I find grief to be a bit exponential as I go through life.  When my sister died I missed my father.  When my grandniece died I remembered a friend who died in grade school.  Always, it seems to be unfinished grief: grief that is pushed aside to make room for going back to work; sorrow that is buried in the mountains of paperwork sitting on my desk; an aching heart that must be set aside to go to a friend’s wedding.
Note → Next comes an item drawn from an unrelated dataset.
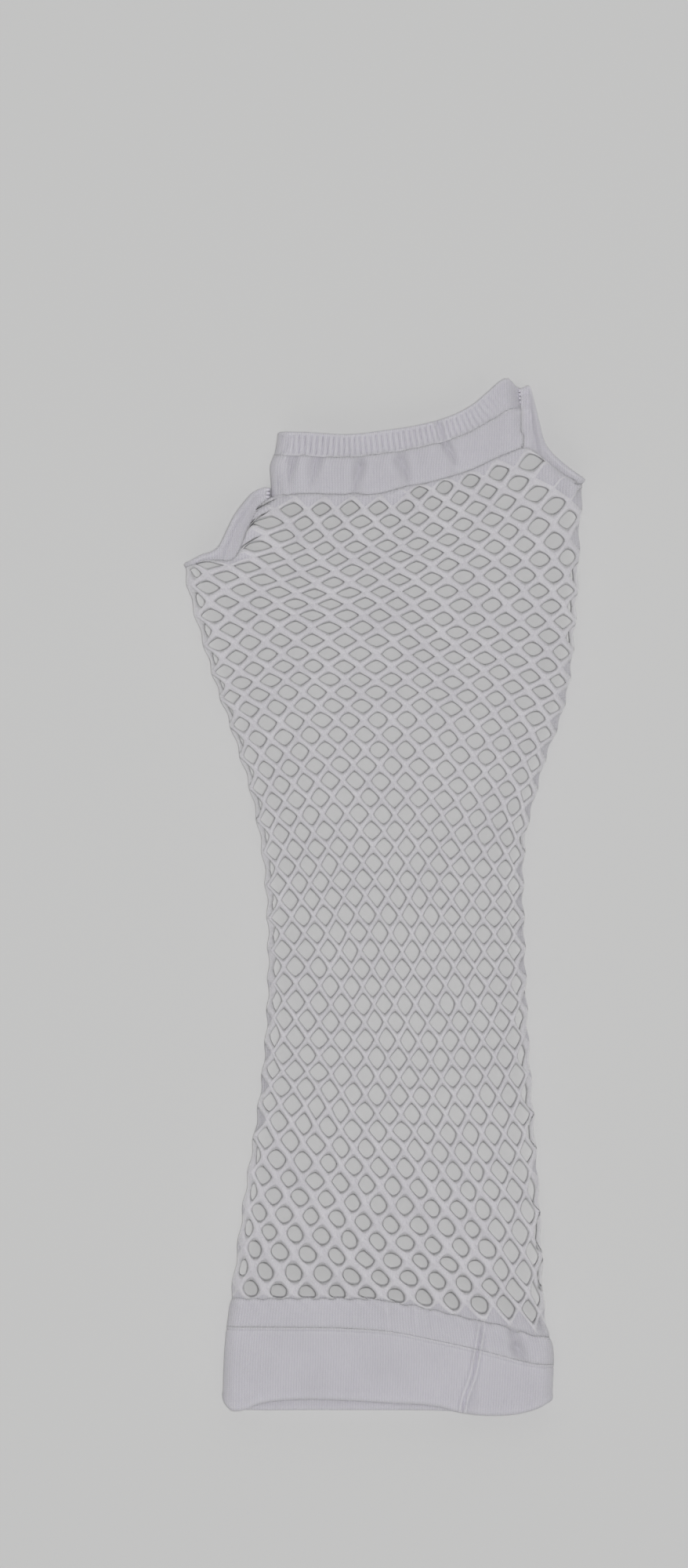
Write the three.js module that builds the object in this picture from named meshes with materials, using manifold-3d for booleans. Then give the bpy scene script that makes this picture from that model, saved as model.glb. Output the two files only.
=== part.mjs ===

It becomes a compound formula made up of the bits and pieces of pain that I have accumulated without letting any go.

And so occasionally I cry inappropriately.  I sob when the neighborhood bunny goes missing.  I have tears in my eyes when the ambulance goes by without knowing who’s inside.  I’m the walking wounded without a limp.

I am considering the tradition of wearing black.  Oh, not for any set time; and I wouldn’t want it to just be a little black dress.    If there were a national uniform for the days I am succumbing to grief, then everyone could recognize the times when they should be sympathetic, empathetic or slip quickly around the corner when they see me coming.

For now, I think I’ll watch sad movies for a week. Maybe I’ll see Shadowlands over and over.  Then I won’t have to cry the next time the Greyhound bus leaves the station with my parcel.

Xxoo

One comment

  1. Ah. I know this so well. Lately I just wish there were more days where I didn’t cry at departing buses, the death of a pet lizard or even the glimpse in a photograph of someone long gone. No matter what, the question for me remains the same: Is there a way have it not feel so piled on, with each new loss evoking the past.